We recently purchased a 1900's row house with hot water baseboard heating. The gas boiler is relatively new (home inspector said 2003 I think). It's a 2-zone system with one zone for the English basement and one for the 2 floors of the main house.

First, the thermostat in the main zone does not appear to be working. It's the standard Honeywell "round" with mercury and even when turned all the way up, the boiler doesn't fire. The thermostat in the basement does appear to be working, however there is a 30 second to 1 minute delay between turning the thermostat up and when the boiler fires (same when turning it down). Is this normal? Every other place I have ever lived, when you adjust the thermostat, the heating system responds immediately. I'll be replacing the thermostats anyway, but I'm concerned that the wiring between the thermostats and the boiler may be defective.

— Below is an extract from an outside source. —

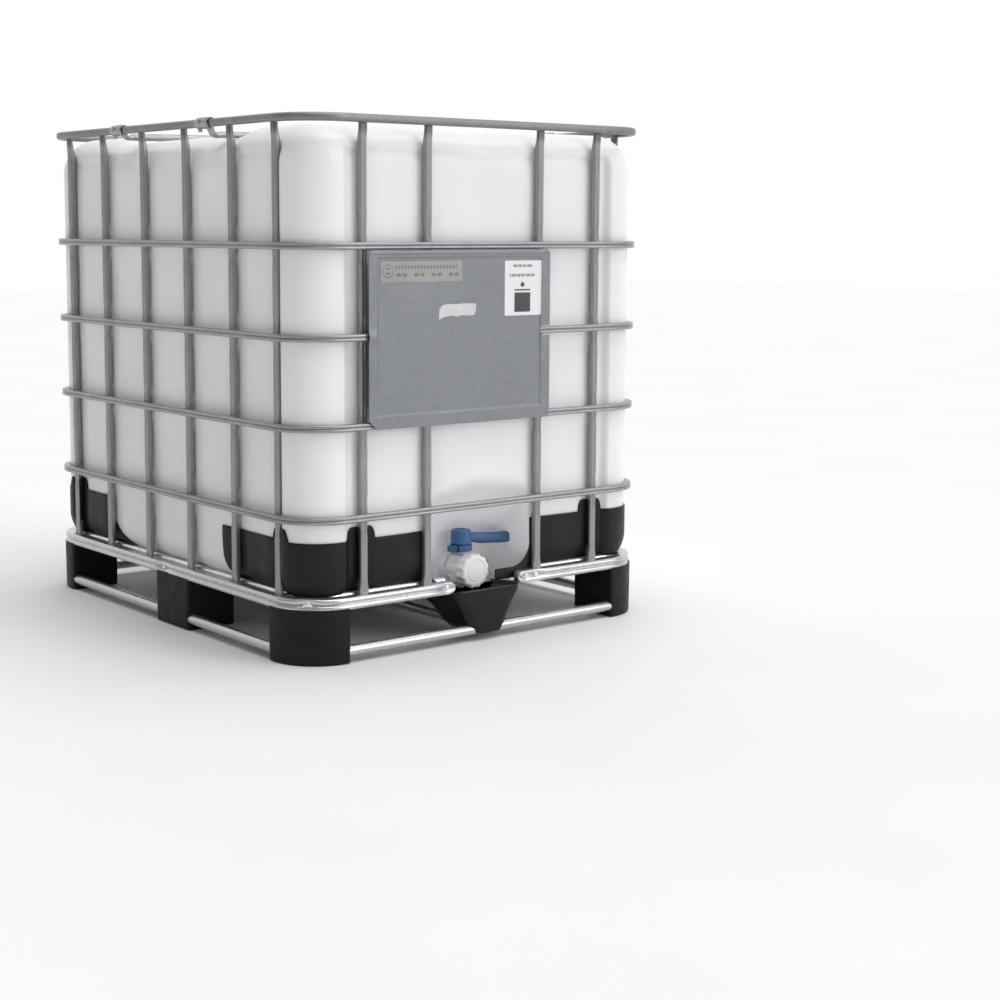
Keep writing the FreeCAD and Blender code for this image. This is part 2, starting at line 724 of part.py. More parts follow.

Secondly, when the boiler is running, it seems to shut off before the called-for temperature is reached. I'm guessing it's hitting some sort of auto-shutoff because the temperature gauge on the boiler is getting up to around 200. Is there some way to adjust this?

Finally, a quick question. There's a shut-off valve that's labeled "boiler water supply". Common sense tells me this should be open, but when we had a plumber out for another issue, he told me it should be kept closed. Which is it?

I appreciate any help. Thanks in advance,

Re: Hot water baseboard heating issues


Yes, it is normal for the heat to be delayed a minute or so after the t-stat is first turned up to call for heat---Under ordinary conditions, when you turn up the t-stat you are actually closing a little mercury switch inside the t-stat---this signal then goes to the zone valve for that particular zone to instruct it to open so hot water can flow thru that particular zone---it takes approx. 90 seconds for the little electric coil or motor inside the ZV to open the valve.

Once the zone valve is instructed to be open there is a little end switch that closes contact and instructs the boiler via 2 wires to the TT (thermostat) terminals on the aquastat (located on the boiler) to fire the boiler and activate the circulator (pump) to start pumping hot water thru the zone requesting heat.

This boiler firing & circulation will continue until the water reaches its HIGH LIMIT (usually of 180-200 degrees)---the HIGH LIMIT SWITCH inside the aquastat will shut off the burner flame & the circulator will continue to pump water thru the zone until the t-stat in that particular zone opens (is satisfied & no longer calls for heat) & the boiler shuts down---if the water temp falls below a certain value while circulating (differential switch) the differential inside the aquastat will fire the burner to keep the water between 160-180 until the t-stat is statisfied.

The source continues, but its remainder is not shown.